Faw broke his foot in December and sat out all the way through January, making his return just in time to get one game of regular-season action before Upper Merion began its playoff push with a home game against Strath Haven in the first round. After dispatching the Panthers 55-45, they really opened eyes with a 53-50 win at top seed Chester in the semifinals.

“I think we’re pretty confident and coach [Jason Quenzer] stresses that we deserve to be where we are,” senior forward Ethan Miller said, “but Penncrest also deserves to be where they are, so we can’t take them lightly.
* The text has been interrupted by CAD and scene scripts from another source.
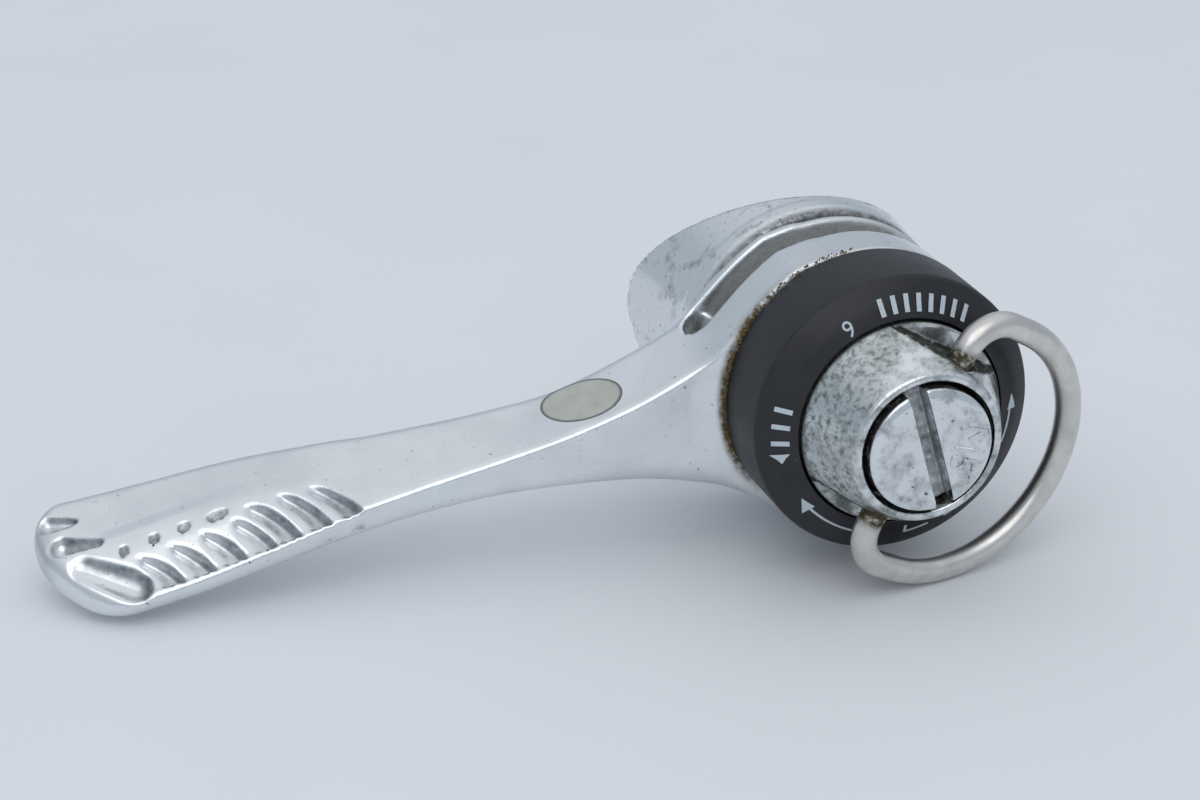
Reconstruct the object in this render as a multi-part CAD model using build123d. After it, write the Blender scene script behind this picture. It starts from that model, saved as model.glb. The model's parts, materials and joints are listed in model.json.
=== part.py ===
"""Down tube shift lever: indexed lever, housing, mode knob with wire bail, bolt and boss cover.

Frame: +Y runs along the pivot from the knob towards the bicycle's down tube, +Z is up as the
lever lies on a table, and the arm points along -X.  The origin is on the pivot axis, at the
plane where the lever's drum meets the index housing.  Millimetres throughout.
"""
import math
import os

from build123d import *

# ---------------------------------------------------------------- driving sizes
# clearances
thrust_gap = 0.2          # between faces of pieces that turn on each other
shaft_gap = 0.05          # radial running clearance of a shaft in its bore
wire_gap = 0.06           # radial clearance of the bail wire in its holes
overshoot = 0.5           # how far a cutter runs past what it cuts

# index housing (the black ring)
bevel_width = 1.8         # from the housing's outer wall to the dial
housing_length = 6.3      # straight outer wall
bevel_depth = 1.1
dial_width = 1.33
dial_gap = 0.15           # between the dial and the knob's foot
dial_rise = 0.63
housing_wall = 1.3
housing_front_wall = 2.0

# pivot and boss
boss_r = 5.0              # the frame's boss
boss_fit = 0.05
sleeve_wall = 0.95
sleeve_front = 4.9        # how far the sleeve stands outboard of the drum
sleeve_floor = 4.4        # its closed outboard end
boss_square = 12.0        # the square root of the boss
square_fit = 0.1
bolt_hole_gap = 0.25

# lever drum
drum_step = 0.1           # drum and cup lie this far inside the housing's outer wall
drum_width = 8.3
groove_depth = 2.1
groove_start = 4.4        # distance of the groove from the drum's front face
groove_width = 2.9
groove_end = 156.0        # degrees round the pivot where the groove runs out at the arm
groove_open = -110.0      # degrees where it comes back to the arm's underside
groove_depth_at_arm = 2.6
bush_wall = 0.9
cable_r = 0.95            # hole for the cable
cable_head_r = 2.3
cable_head_depth = 4.5
cable_head_wall = 0.7     # metal left between the seat and the drum's rear face
cable_x = -12.0

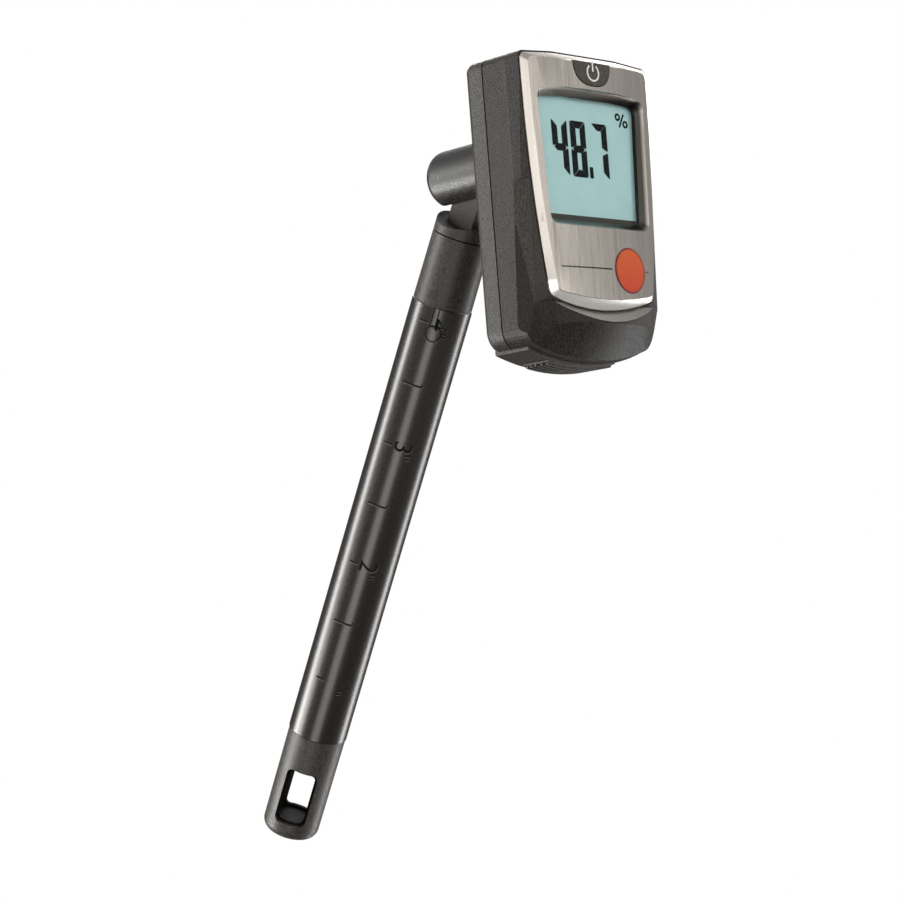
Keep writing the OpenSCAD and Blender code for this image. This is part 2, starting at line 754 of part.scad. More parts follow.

We just have to be confident and focused when we go and play against them and know that if we play our game we should end up on top.”

Miller, a 6-6 forward, teams with Faw and fellow 6-6 senior Anthony Sheppard to form one of the more imposing frontcourts around, as well as the Vikings’ clear strength.

“It’s going to be literally and figuratively a tall task, (Faw and Miller) are extremely talented,” Doyle said. “We’re going to look to try to pack it in a little bit and then make them work for their shots.”

Senior guards Aiden Newell and Joe Breece start in the backcourt for Quenzer, who brings 3-point specialist Andrew Persaud, another senior, for scoring punch off the bench.

The VIkings struggled in the first half of their semifinal against a similarly cold-shooting Bishop Shanahan, leading just 11-10 after two quarters.

But once they got the inside game working -- Miller had eight points in the third quarter alone and a team-high 15 for the game -- the offense started to click and they pulled away for a 45-30 win.

Don’t look for Upper Merion to wait so long to get the ball to the blocks this time.

“We always knew that our inside game is our strongest asset,” Miller said, “so getting into me and Matt and Shep, whoever has the mismatch, that should create a lot more opportunities.”